16. Hukou Waterfall China

The Hukou Waterfall is not only the second largest of its kind in China, but also bears a distinctive yellow color which, makes it unique. The Yellow river naturally contains a lot of loose soil, which is carried downstream and causes the muddy yellow color. The waterfall was aptly named “Hukou” or “flask mouth” because it resembles water pouring out of a pot.

17. Petrified Waterfalls of Hierve el Agua

Hierve el Aqua, which means “the water that boils” got its name from the bubbling natural mineral springs in the area. From a distance. the waterfall appears frozen in place as it cascades down the mountain, but closer inspection reveals that it is actually mineral deposits. The mineral-rich water flowing over the edge of the cliff slowly formed a buildup over many years in the same way stalactites are formed.

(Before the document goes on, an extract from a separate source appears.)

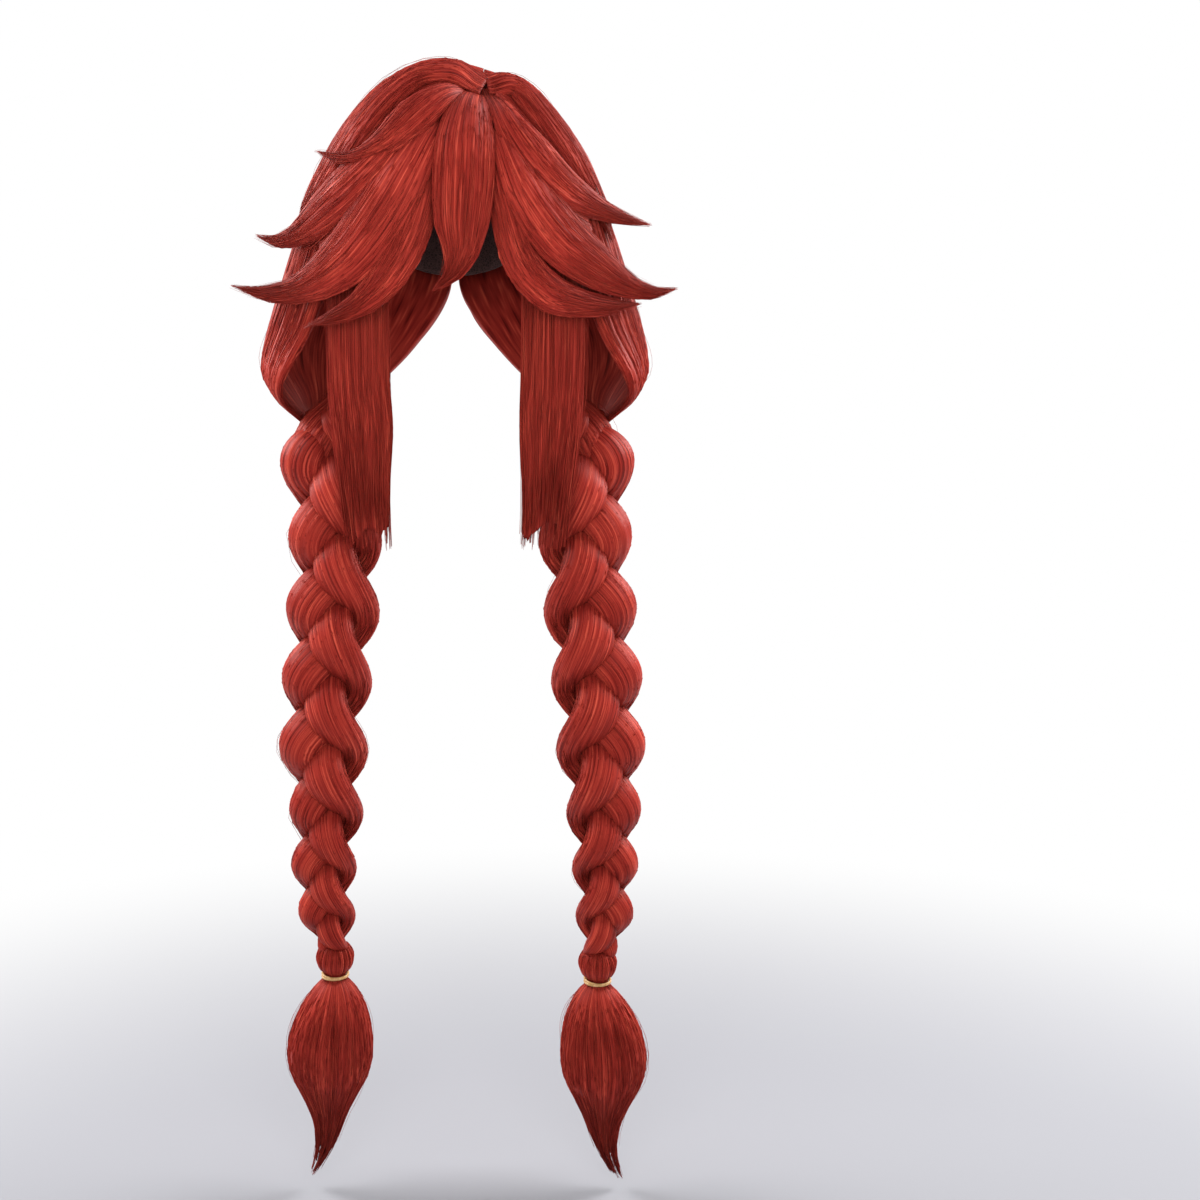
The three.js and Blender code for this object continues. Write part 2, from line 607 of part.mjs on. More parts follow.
function strandSolid(name, strand, grow = 0) {
  const route = strandRoute(name, strand);
  const behind = new THREE.Vector3(0, 1, 0).applyAxisAngle(UP, SIDES[name] * radians(BRAID_TURN));
  const rings = route.map(({ point, half }, step) => {
    const before = route[Math.max(step - 1, 0)].point;
    const after = route[Math.min(step + 1, STRAND_STEPS)].point;
    const tangent = after.clone().sub(before).normalize();
    const aside = tangent.clone().cross(behind).normalize();
    const out = aside.clone().cross(tangent);
    const share = step / STRAND_STEPS;
    const fullness = 0.55 + 0.45 * smooth(share, 0, 0.06) - 0.3 * smooth(share, 0.96, 1);
    const endShift = grow * (step === 0 ? -1 : step === STRAND_STEPS ? 1 : 0);
    return Array.from({ length: STRAND_SIDES }, (_, i) => {
      const angle = (i / STRAND_SIDES) * 2 * Math.PI;
      return point
        .clone()
        .addScaledVector(tangent, endShift)
        .addScaledVector(aside, Math.cos(angle) * (STRAND_WIDTH * half * fullness + grow))
        .addScaledVector(out, Math.sin(angle) * (STRAND_DEPTH * half * fullness + grow));
    });
  });
  return loftSolid(rings);
}

// The hair below the last crossing: knot, neck under the band, and the brush of loose hair.
// down runs from the neck in shares of the tail's length, and wide is over its radius.
const BRUSH = [
  { down: 0.03, wide: 0.4 },
  { down: 0.1, wide: 0.62 },
  { down: 0.22, wide: 0.87 },
  { down: 0.37, wide: 1.0 },
  { down: 0.5, wide: 0.93 },
  { down: 0.62, wide: 0.69 },
  { down: 0.73, wide: 0.45 },
  { down: 0.84, wide: 0.31 },
  { down: 0.93, wide: 0.18 },
  { down: 1.0, wide: 0.06 },
];
const TAIL_SIDES = 11;
const TAIL_LEAN = 5; // how far the brush leans outwards

function tailProfile() {
  const knot = [
    [KNOT_LENGTH, 0.42],
    [KNOT_LENGTH * 0.87, 0.78],
    [KNOT_LENGTH * 0.62, 1],
    [KNOT_LENGTH * 0.38, 0.98],
    [KNOT_LENGTH * 0.18, 0.82],
  ].map(([height, share]) => ({ height, radius: KNOT_RADIUS * share, flat: 1, lean: 0 }));
  const neck = [0.5, -0.5].map((end) => ({
    height: end * NECK_LENGTH,
    radius: NECK_RADIUS,
    flat: 1,
    lean: 0,
  }));
  const brush = BRUSH.map(({ down, wide }) => ({
    lean: TAIL_LEAN * smooth(down, 0, 0.4),
    height: -NECK_LENGTH / 2 - down * TAIL_LENGTH,
    radius: TAIL_RADIUS * wide,
    flat: blend(1, TAIL_FLATNESS, smooth(down, 0, 0.3)),
  }));
  return [...knot, ...neck, ...brush];
}

function tailSolid(name, grow = 0) {
  const profile = tailProfile();
  const last = profile.length - 1;
  const rings = profile.map(({ height, radius, flat, lean }, row) => {
    const z = height + grow * (row === 0 ? 1 : row === last ? -1 : 0);
    return Array.from({ length: TAIL_SIDES }, (_, i) => {
      const angle = (i / TAIL_SIDES) * 2 * Math.PI;
      return new THREE.Vector3(
        Math.cos(angle) * (radius + grow) + SIDES[name] * lean,
        Math.sin(angle) * (radius * flat + grow),
        z,
      );
    });
  });
  return loftSolid(rings);
}

// The elastic: one loop wound twice, so that its outside has two ridges.
function bandSolid() {
  const inner = NECK_RADIUS + CLEARANCE;
  const outer = inner + BAND_THICKNESS;
  const half = BAND_WIDTH / 2;
  const profile = [
    [inner, -half * 0.7],
    [outer - BAND_THICKNESS * 0.3, -half],
    [outer, -half * 0.5],
    [outer - BAND_THICKNESS * 0.35, 0],
    [outer, half * 0.5],
    [outer - BAND_THICKNESS * 0.3, half],
    [inner, half * 0.7],
    [inner, -half * 0.7],
  ].map(([radius, height]) => new THREE.Vector2(radius, height));
  const geometry = new THREE.LatheGeometry(profile, 12);
  geometry.rotateX(Math.PI / 2);
  return solidOfGeometry(geometry);
}

// The largest single body of a solid, so that crumbs left by a cut are not kept.
function mainBody(solid) {
  return solid.decompose().reduce((best, body) => (body.volume() > best.volume() ? body : best));
}

function meshOf(name, solid, material) {
  const { vertProperties, triVerts } = solid.getMesh();
  const geometry = new THREE.BufferGeometry();
  geometry.setAttribute("position", new THREE.BufferAttribute(vertProperties, 3));
  geometry.setIndex(new THREE.BufferAttribute(triVerts, 1));
  geometry.computeVertexNormals();
  const mesh = new THREE.Mesh(geometry, material);
  mesh.name = name;
  return mesh;
}

// Where a braid's neck is: under its last crossing.
function neckPlace(name) {
  const { centre } = hangAt(name, 1);
  return centre.add(new THREE.Vector3(0, 0, -KNOT_LENGTH * 0.55));
}

const wig = new THREE.Group();
const cutters = [solidOfGeometry(headGeometry(CAP_WALL + CLEARANCE, 180))];

// Lays a piece against all that came before it, so that each keeps its clearance to the next.
function lay(group, name, solid, cutter, material = hairMaterial()) {
  const clear = cutters.reduce((rest, other) => rest.subtract(other), solid);
  group.add(meshOf(name, mainBody(clear), material));
  cutters.push(cutter);
}

wig.add(meshOf("cap", capSolid(), netMaterial()));

const crown = new THREE.Group();
for (const [name, side] of Object.entries(SIDES))
  lay(crown, `crown_${name}`, crownSolid(side), crownSolid(side, CROWN_CLEARANCE));
wig.add(crown);

const fringe = new THREE.Group();
for (const [name, lock] of Object.entries(LOCKS))
  lay(fringe, name, lockSolid(lock), lockSolid(lock, CLEARANCE));
wig.add(fringe);

for (const name of Object.keys(SIDES)) {
  const neck = neckPlace(name);
  const braid = new THREE.Group();
  cutters.push(tailSolid(name, CLEARANCE).translate(neck.toArray()));
  for (let strand = 0; strand < STRANDS; strand++)
    lay(
      braid,
      `braid_${name}_strand_${strand + 1}`,
      strandSolid(name, strand),
      strandSolid(name, strand, CLEARANCE),
    );
  const end = new THREE.Group();
  end.position.copy(neck);
  end.add(meshOf(`tail_${name}`, tailSolid(name), hairMaterial()));
  end.add(meshOf(`band_${name}`, bandSolid(), bandMaterial()));
  braid.add(end);
  wig.add(braid);
}

export default wig;
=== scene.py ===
"""A long red wig with two plaits: the looks of each lock, plait, cap and elastic, built round the frame."""
import math

import bpy
import numpy as np
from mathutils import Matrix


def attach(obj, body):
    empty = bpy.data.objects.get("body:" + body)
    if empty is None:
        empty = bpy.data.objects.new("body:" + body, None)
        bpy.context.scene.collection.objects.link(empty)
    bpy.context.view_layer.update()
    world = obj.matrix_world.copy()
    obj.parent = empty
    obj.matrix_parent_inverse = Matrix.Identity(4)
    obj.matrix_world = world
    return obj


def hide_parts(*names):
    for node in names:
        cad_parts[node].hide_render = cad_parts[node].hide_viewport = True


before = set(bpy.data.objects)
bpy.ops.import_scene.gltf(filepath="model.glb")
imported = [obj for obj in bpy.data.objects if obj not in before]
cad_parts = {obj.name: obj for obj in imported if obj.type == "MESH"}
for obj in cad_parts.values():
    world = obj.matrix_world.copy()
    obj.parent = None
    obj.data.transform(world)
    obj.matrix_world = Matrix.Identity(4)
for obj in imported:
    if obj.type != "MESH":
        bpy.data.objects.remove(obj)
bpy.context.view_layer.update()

MM = 0.001

# The cap and the crown, in millimetres and degrees, as the frame has them. Heights and drops are
# measured from the middle and from the top of the cap's inside.
CAP_WIDTH = 152
CAP_DEPTH = 192
CAP_HEIGHT = 112
CAP_LOWER_HEIGHT = 130
CAP_WALL = 1.6
CAP_FRONT_DROP = 58
CAP_NAPE_DROP = 158
DOME_SIDE = 126
DOME_FRONT = 117
DOME_BACK = 123
DOME_TOP = 127
DOME_ROUNDNESS = 1.65
CROWN_THICKNESS = 24
PART_OFFSET = 26
PART_FRONT_ANGLE = 41
PART_BACK_ANGLE = 78
PART_GROOVE = 2.5
PART_GAP = 0.7
LOOP_DROP = 286
GATHER_OUT = 105
GATHER_BACK = 16
GATHER_RADIUS = 33
LOOP_SWELL = 24
CURL_RADIUS = 24
CURL_DROP = 8
BACK_TURN = 178.5
NAPE_DEPTH = 0.6

# The locks are placed in shares of these, in millimetres.
HAIR_HALF_WIDTH = 163
HAIR_FRONT = 120
HAIR_DROP = 240
LOCK_WIDTH = 60
LOCK_THICKNESS = 15
ROOT_SINK = 4

# The plaits and their ends.
BRAID_TOP_DROP = 268
BRAID_HALF_WIDTH = 42
BRAID_LENGTHS = {"left": 472, "right": 477}
BRAID_SPREAD = 106
BRAID_FORWARD = 12
BRAID_TURN = 28
LOBE_PITCH = 1.55
STRAND_WIDTH = 0.53
STRAND_DEPTH = 0.37
WEAVE_DEPTH = 0.44
FIRST_PHASE = -61
KNOT_RADIUS = 15.5
KNOT_LENGTH = 27
NECK_RADIUS = 9.2
NECK_LENGTH = 5
BAND_WIDTH = 3.8
TAIL_RADIUS = 35
TAIL_LENGTH = 156
TAIL_FLATNESS = 0.8
TAIL_LEAN = 5
TIP_LEAN = 150
THREAD_RADIUS = 1.1
BAND_ROOM = 1.4
SIDES = {"left": -1, "right": 1}

# Single fibres, in millimetres.
STRAY_RADIUS = 0.15
TIED_DIP = 1.1

# The fibre's colours, from the dark streaks to the light ones, with where each lies in the noise.
FIBRE_TONES = [(0.37, "#551210"), (0.45, "#80221d"), (0.54, "#9b3027"), (0.64, "#c54f3d")]

# How near other hair must lie to darken a fibre's base colour as painted shade, in millimetres.
PAINTED_SHADE_REACH = 80

# The studio: places and sizes in metres, the lens in millimetres, and the shift of the view in
# shares of the picture's width.
FLOOR_HEIGHT = -0.935
FLOOR_GREY = "#95959a"
SKY_LIGHT = 0.18
CAMERA_PLACE = (0, -1.1, -0.295)
LENS = 38.8
FRAME_SHIFT = (0.1208, -0.144)
SOFTBOXES = {
    # place, aim, size, watts
    "side_left": ((-1.2, 0.3, 0.45), (0, 0, -0.3), (0.8, 1.0), 30),
    "side_right": ((1.2, 0.3, 0.45), (0, 0, -0.3), (0.8, 1.0), 30),
    "back_left": ((-1.9, 1.0, 0.5), (0, 0, -0.3), (0.9, 1.2), 27),
    "back_right": ((1.9, 1.0, 0.5), (0, 0, -0.3), (0.9, 1.2), 27),
    "front": ((0, -0.95, -0.2), (0, 0, -0.22), (0.9, 0.5), 7),
    "overhead": ((0, 0.1, 1.1), (0, 0, -0.3), (2.2, 2.2), 5),
}


# Small helpers.
def ease(value, start, end):
    share = np.clip((np.asarray(value, float) - start) / (end - start), 0, 1)
    return share * share * (3 - 2 * share)


def blend(start, end, share):
    return start + (end - start) * share


def unit(vectors):
    return vectors / np.maximum(np.linalg.norm(vectors, axis=-1, keepdims=True), 1e-9)


def bent_through(points, shares):
    """A smooth line through the points, read at shares of its way."""
    points = np.asarray(points, float)
    held = np.vstack([2 * points[0] - points[1], points, 2 * points[-1] - points[-2]])
    spot = np.clip(np.asarray(shares, float), 0, 1) * (len(points) - 1)
    first = np.minimum(spot.astype(int), len(points) - 2)
    way = (spot - first)[:, None]
    a, b, c, d = (held[first + i] for i in range(4))
    ab, bc, cd = (
        np.maximum(np.linalg.norm(q - p, axis=1, keepdims=True), 1e-6) ** 0.5
        for p, q in ((a, b), (b, c), (c, d))
    )
    leave = ((b - a) / ab - (c - a) / (ab + bc) + (c - b) / bc) * bc
    reach = ((c - b) / bc - (d - b) / (bc + cd) + (d - c) / cd) * bc
    square = 3 * (c - b) - 2 * leave - reach
    cube = 2 * (b - c) + leave + reach
    return b + leave * way + square * way**2 + cube * way**3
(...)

18. Swarovski Crystal World Face Waterfall

One of the most impressive views in the Austrian state of Tyrol is a giant head with a waterfall pouring from its mouth. Named, “The Giant,” it is actually the imposing entrance to the Swarovski Crystal Worlds museum that was built in honor of the Swarovski crystal company. The interior chambers of the museum feature all kinds of wonders, but it is the giant with its waterfall mouth that makes the most striking impression.

19. Underground waterfall Ruby Falls Tennessee

Unlike some cave waterfalls where water pours in through sinkholes or other openings, the Ruby Falls are entirely underground. The waterfall, named after the wife of its discoverer, is located inside a limestone cave that is more than 1120 feet below the mountain’s surface.

20. Hanging Glacier Falls Ventisquero Colgante

The impressive looking Hanging Glacier Falls in Chile derive its name from a glacier perched on the brink of the cliff above it. It is relatively isolated, which is why it is not as well-known as some of the other falls, but offers a spectacular view. The waterfall flows throughout the year, but depending on the weather conditions and the position of the glacier, can change location or even produce additional falls.